Although the beach runs the length of Fire Island, not all of the beaches are open to the public. Some are directly behind private residences and are not accessible from the road that runs the length of the island. All of them are accessible if you are willing to walk from the municipal beaches along the shoreline to other municipal beaches. Between those beaches are the beach areas used by private residents in the area.
Oftentimes, we would arrive at Atlantique Beach early in the morning, then walk via the beach route along the water to Ocean Beach. It was a long walk, but it afforded us an opportunity to glimpse another way of life and perhaps see a celebrity or two. Ocean Beach hosted an annual summer drag ball as far back as I can remember. Oftentimes, we saw young men taking the ferries from the main island to Fire Island carrying beautiful, sequined evening dresses on hangers covered with dry cleaning bags, and wig boxes. Over time, Ocean Beach came to be associated with the gay community, although it was also the home of members of New York City's more affluent, theater community, writers, and professional people. Ocean Beach was a kind of offbeat place for wealthy people to go slumming in relative peace.
Fire Island, where the designated, municipal beaches are, can be traversed by a series of boardwalks from the main island side, over Fire Island itself to the ocean side. In some places, it can be easily walked in about 10 minutes. There are also areas where there are thickets of swamp reeds, sea grapes, and other bramble-type bushes and shrubs. They are so thick and the brambles and stickers so nasty, that you would have to be an idiot or a very determined soul to try to gain access to the ocean side beach through them. I cannot imagine someone fighting their way through those brambles with heavy body parts, simply to stash them on the beach. The best route is to do it either from behind a private home, where the thickets have been chopped down to allow access to the beach, or along the routes cleared for the municipal beaches (which is highly unlikely as they're quite wide open and sometimes lighted). So, my guess is the killer had to access the beach through the back yard of a private residence.

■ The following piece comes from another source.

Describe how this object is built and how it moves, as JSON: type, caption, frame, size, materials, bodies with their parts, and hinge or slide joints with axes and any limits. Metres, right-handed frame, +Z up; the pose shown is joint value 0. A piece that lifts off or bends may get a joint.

Burlap. As I mentioned, the swamp thickets grow naturally along the beach and provide a windbreak for the wind blowing from the ocean over the island. It gets very windy by the ocean's edge. During certain months of the year, the wind is so strong that it blows sand from the beach into the back yards, homes and the road that stretches the length of the island. As a result, wherever those swamp thickets have been cleared for beach access or private homes, municipal workers and landscapers plant what's called "balled and burlapped" conifers along the dunes to prevent wind and sand erosion. A "balled and burlapped" conifer is a salt-resistant, small stature tree of about 6' tall with its roots wrapped in burlap and held together with wire or hempen cord. In order to plant this small tree, you have to dig a hole, cut the wire or cord, unwrap the burlap from the roots, put the tree in the ground and then water it. On a property with a 100' property line close to the ocean, you can easily place 30 trees in a line to form a wind break. That's 30 large pieces of burlap. That's a lot of burlap.
Now there's a number of things you can do with that burlap. Ordinarily, if you're an independent landscaper working for a wealthy person, you gather the burlap, chuck it back in your truck and take it home or back to your nursery. You don't leave a pile of burlap on a wealthy customers back lawn. You take it away with you. The same goes for municipal workers. After you plant, you clean up. You bring the burlap back to your municipal work station. Once the burlap is back on your own turf, you can either save it for future use, burn it, or dispose of it. Most landscapers hold some of it back for future use, but don't stockpile it, because if a pile of burlap remains in the sun for too long...it spontaneously combusts. Yes, it catches on fire, just as grass clippings do. Nurseries, on the other hand, will keep a lot of it around for future use with a directive to have the employees "turn" it (flip it over) so that it doesn't catch on fire. They will also keep some for customers when they ask for small pieces for home gardening.
How do I know all of this? My father was a landscaper on Long Island from 1950 until 1971.
When I read about these murders, I immediately thought about that burlap and who might have access to it. My conclusion was that it had to be a landscaper, a nurseryman, a municipal worker, a carpenter working where new home construction required new installations of "balled and burlapped" trees and plants, or a nursery worker. Outside of that, I cannot think of another profession or reason for someone to require a constant or secure knowledge of where burlap may be used, stored or obtained.
Hope this has been helpful.
That was definitely enlightening! I wonder though if the wealthy person might request for them to use the burlap saying they have a project for it or whatever. I can't imagine it'd be such an outlandish request that someone Years later would remember it when the GB4 were discovered. Or maybe they did and called it in, who knows.